The first player then throws their boule, trying to get as close to possible to the jack. Players must stay close to the mark when throwing their boule. A player from the other team then has a go, trying to get their boule closer to the jack than the previous player, or knocking the opponent’s ball out of the way. The boule closest to the jack is the ‘holding point’. The team not holding takes their turn until they place a ball closer to the jack. When a team has no more balls left the other team takes over.
The game is over when both teams have no more boules left. The winning team is the one which has most balls closest to the jack.
A really simple game, great for larger numbers of children. Get everyone to spread out in a large area and then choose one player to stand at the front of the group with a racket and ball. This player must then hit the ball into the air. As the ball begins its descent shout out how many points the ball is worth. Whoever catches the ball wins those points. You lose however many points you’ve collected if you then try and catch the ball but then drop it! Make sure the ball isn’t hit too high or far away so the other players have a realistic chance of catching it.

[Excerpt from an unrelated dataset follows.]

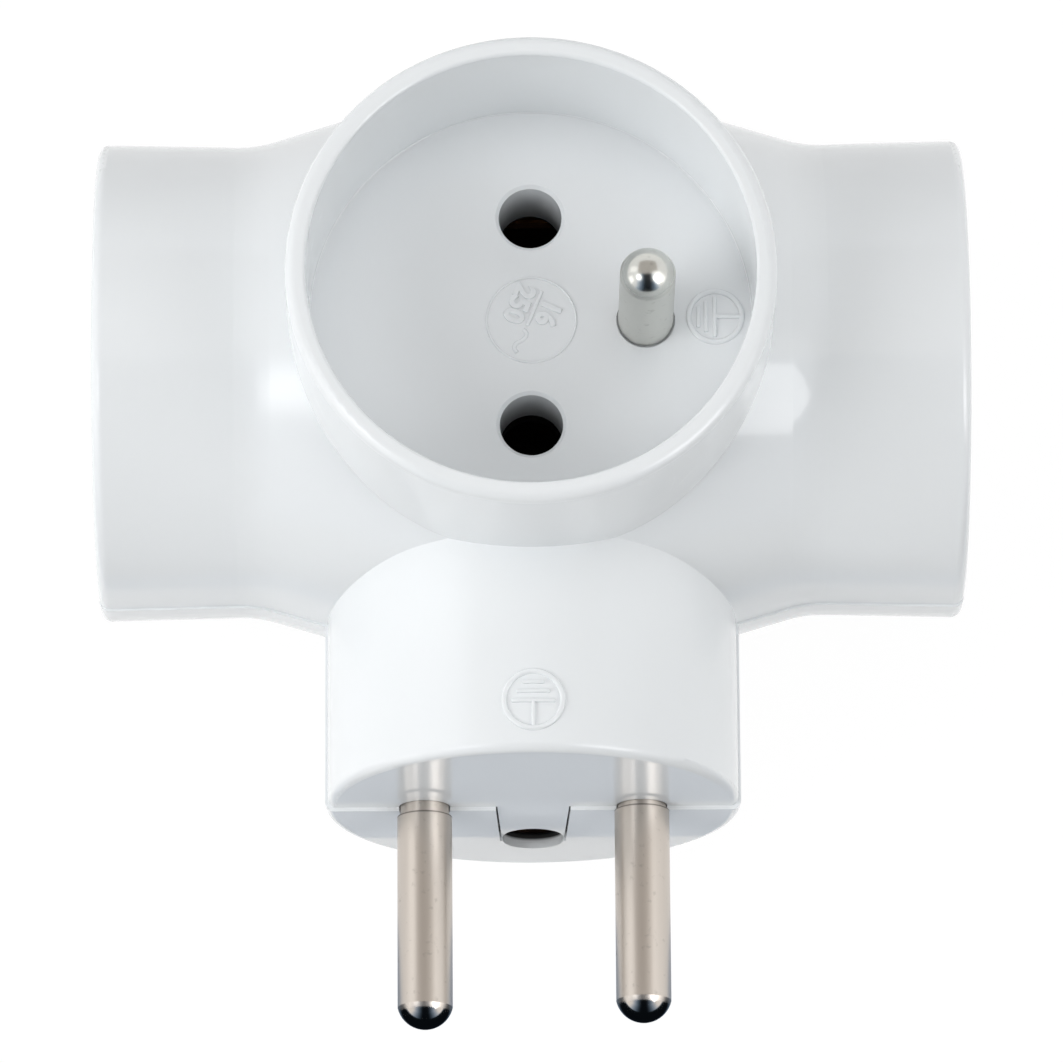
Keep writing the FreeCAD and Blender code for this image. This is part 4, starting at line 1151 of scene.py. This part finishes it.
@dataclass
class Studio:
    """Floor, lamps, world and camera, whose target and distance are in millimetres."""

    target: tuple[float, float, float] = (0.013, -14.081, 23.5)
    distance: float = 747.21
    tilt: float = math.radians(17.405)
    yaw: float = math.radians(0.254)
    roll: float = math.radians(-0.388)
    lens: float = 286.24
    sky: float = 0.25
    floor_shade: Colour = (0.80, 0.80, 0.80)

    def seen_directly(self, board: Board) -> bpy.types.NodeSocket:
        """Gives 1 to rays of the camera, of reflections and of clear bodies.

        Args:
            board: Where the nodes go.

        Returns:
            The mask.
        """
        path = board.add("LightPath").outputs
        either = board.maths("MAXIMUM", path["Is Camera Ray"], path["Is Glossy Ray"])
        return board.maths("MAXIMUM", either, path["Is Transmission Ray"])

    def build_world(self) -> None:
        """Makes a world that is white to look at and lights the object softly."""
        world = bpy.data.worlds.new("studio")
        bpy.context.scene.world = world
        world.use_nodes = True
        board = Board(world.node_tree)
        background = next(node for node in world.node_tree.nodes if node.type == "BACKGROUND")
        background.inputs["Color"].default_value = (1.0, 1.0, 1.0, 1.0)
        board.feed(background, Strength=board.span(self.seen_directly(board), self.sky, 1.0))

    def build_floor(self) -> None:
        """Makes the pale floor, which is white to look at and keeps a faint shadow."""
        shape = bmesh.new()
        bmesh.ops.create_grid(shape, x_segments=1, y_segments=1, size=3.0)
        floor = close_mesh(shape, "floor", smooth=False)
        material = bpy.data.materials.new("pale floor")
        material.use_nodes = True
        board = Board(material.node_tree)
        material.node_tree.nodes.clear()
        matt = board.feed(board.add("BsdfDiffuse"), Color=(*self.floor_shade, 1.0))
        white = board.feed(board.add("Emission"), Color=(1.0, 1.0, 1.0, 1.0), Strength=1.03)
        share = board.maths("MULTIPLY", self.seen_directly(board), 0.94)
        mix = board.feed(board.add("MixShader"), at0=share, at1=matt.outputs[0], at2=white.outputs[0])
        board.feed(board.add("OutputMaterial"), Surface=mix.outputs[0])
        floor.data.materials.append(material)

    def build_camera(self) -> None:
        """Sets the camera at the photograph's angle."""
        flat = math.cos(self.tilt)
        forward = Vector((math.sin(self.yaw) * flat, math.sin(self.tilt), -math.cos(self.yaw) * flat))
        level = Vector((math.cos(self.yaw), 0.0, math.sin(self.yaw)))
        over = level.cross(forward)
        right = math.cos(self.roll) * level + math.sin(self.roll) * over
        up = -math.sin(self.roll) * level + math.cos(self.roll) * over
        data = bpy.data.cameras.new("camera")
        data.sensor_width = 36.0
        data.lens = self.lens
        data.clip_start = 0.05
        data.clip_end = 20.0
        camera = bpy.data.objects.new("camera", data)
        bpy.context.collection.objects.link(camera)
        at = (Vector(self.target) - self.distance * forward) * MM
        frame_of_view = Matrix((right, up, -forward)).transposed().to_4x4()
        camera.matrix_world = Matrix.Translation(at) @ frame_of_view
        bpy.context.scene.camera = camera

    def build(self) -> None:
        """Builds the whole studio."""
        self.build_world()
        self.build_floor()
        DARK_ROOM.hang()
        GREY_CEILING.hang()
        for softbox in SOFTBOXES:
            softbox.hang()
        self.build_camera()
        bpy.context.scene.view_settings.view_transform = "Standard"


def clear_start_scene() -> None:
    """Removes what Blender's own start scene holds."""
    for name in ("Cube", "Light", "Camera"):
        item = bpy.data.objects.get(name)
        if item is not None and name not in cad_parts:
            bpy.data.objects.remove(item, do_unlink=True)


def main() -> None:
    """Builds the adapter's marks, dresses its CAD pieces and sets up the studio."""
    logging.basicConfig(level=logging.INFO, format="%(message)s")
    clear_start_scene()
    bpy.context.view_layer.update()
    patterns = Patterns()
    chosen = CadDress().dress(patterns)
    log.info("dressed %d CAD nodes", len(chosen))
    for piece in CaseMarks().build(chosen["front_shell"], chosen["front_socket_face"]):
        log.info("built %s with %d faces", piece.name, len(piece.data.polygons))
    Studio().build()


if __name__ == "__main__":
    main()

You’ll need two travel rugs (or coats will do) and a ball. Separate into two teams and make a ‘base’ at each end of a field by putting the travel blanket or coats on the ground. Put the ball in the middle of the field. The aim is to get the ball onto the other team’s blanket. The rules are very simple: you can run with the ball and pass, throw or kick it; you must drop the ball as soon as you are tagged, and also if you find you can’t move forwards anymore. Having scored a goal each team returns to their base and the team that lost the point starts with the ball.
Make sure your windows and doors are all closed and let them loose with water pistols, buckets and hoses. Great on a hot day as they can drip dry without dripping all over the house. Battles can last all day!